Le père Matambura a affirmé que le manque de ressources financières devant des besoins grandissants, demeure l’une des grandes difficultés, sans oublier la pastorale des jeunes qui, selon lui, «n’est pas toujours bien organisée dans nos ministères, au niveau de la Compagnie de Jésus comme ailleurs».
AJAN s’engage à «confier le leadership aux communautés»
Le thème retenu cette année pour la Journée mondiale de lutte contre le VIH a été intitulé: «Confier le leadership aux communautés». Le directeur d’AJAN a exprimé sa joie de voir que cette vision de l’ONUSIDA et de l’OMS rejoint celle du Réseau jésuite africain de lutte contre le SIDA. Dans cette optique, le but poursuivi par cette structure jésuite est de donner pouvoir aux communautés puisque, selon le prêtre, celles-ci connaissent mieux leurs problèmes.
S’appuyant sur la force que représentent les jeunes, le père Matambura a souligné que des actions sont initiées et exécutées par eux, avec l’aide des différents centres en relation avec AJAN. «Et donc, puisque nous avons compris qu'avec les jeunes, ils ont beaucoup de talents, ils ont beaucoup de potentialités que nous pouvons justement utiliser pour arriver à trouver telle ou telle autre solution à un problème précis, nous continuons à travailler dans ce domaine-là, afin de leur donner davantage les outils nécessaires pour arriver à lutter contre la pauvreté chez eux», a-t-il expliqué. «Nous voulons, en outre, davantage intégrer la technologie existante dans notre stratégie de partage de formation avec les jeunes et les autres personnes avec qui nous travaillons», a-t-il poursuivi.

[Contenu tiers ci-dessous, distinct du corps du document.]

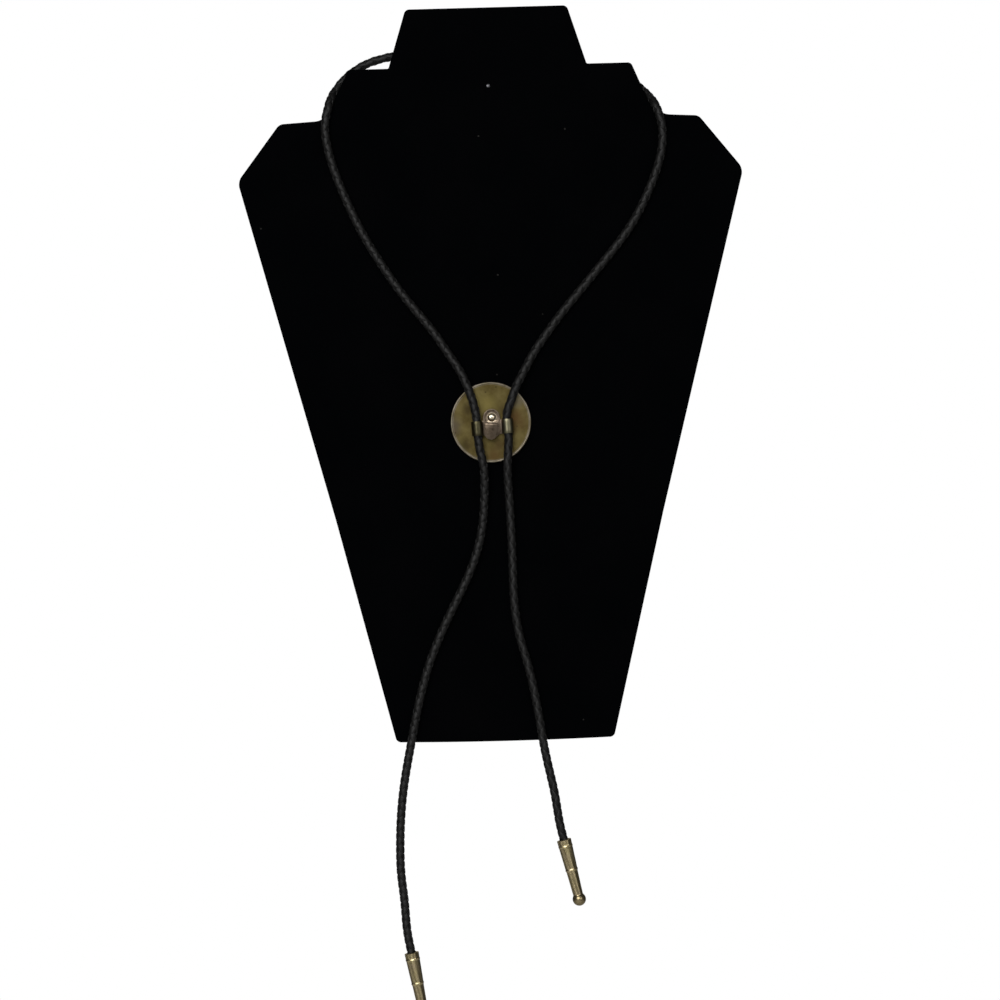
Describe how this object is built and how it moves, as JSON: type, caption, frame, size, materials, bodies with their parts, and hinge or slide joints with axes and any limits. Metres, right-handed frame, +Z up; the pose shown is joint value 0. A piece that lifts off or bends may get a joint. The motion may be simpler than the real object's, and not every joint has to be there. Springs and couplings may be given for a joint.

Un appel à promouvoir les valeurs
Au terme de l’entretien, le directeur d’AJAN a reconnu que d’énormes progrès ont été réalisés dans la lutte contre le VIH. Cependant, plusieurs efforts restent à fournir. Il a invité, surtout les jeunes africains, à promouvoir les valeurs qui puissent aider dans ce sens. «En Afrique, nous avons des valeurs, dans nos traditions, et même des valeurs religieuses qui sont très importantes dans la formation du caractère et dans le changement de comportement. Promouvoir les valeurs serait un élément majeur dans la lutte contre le VIH», a-t-il exhorté.
La lutte contre SIDA, une affaire de tous
Par ailleurs, le père Matambura a lancé un appel aux gouvernements des pays africains, aux Nations Unies et à tous les partenaires du Réseau jésuite africain contre le SIDA, «de prendre au sérieux les confessions religieuses, puisque qu’elles ont accès à toutes les catégories de la population, même là où l'État n'est pas présent». «Nous sommes appelés aussi à lutter contre la stigmatisation des confessions religieuses, à les intégrer, dans cette lutte pour qu'ensemble, nous puissions trouver des solutions durables», a-t-il conclu en soulignant que nous sommes tous concernés puisque, «même si nous ne sommes pas infectés, nous restons tous affectés du fait d’être tous insérés dans des communautés ravagées par le VIH».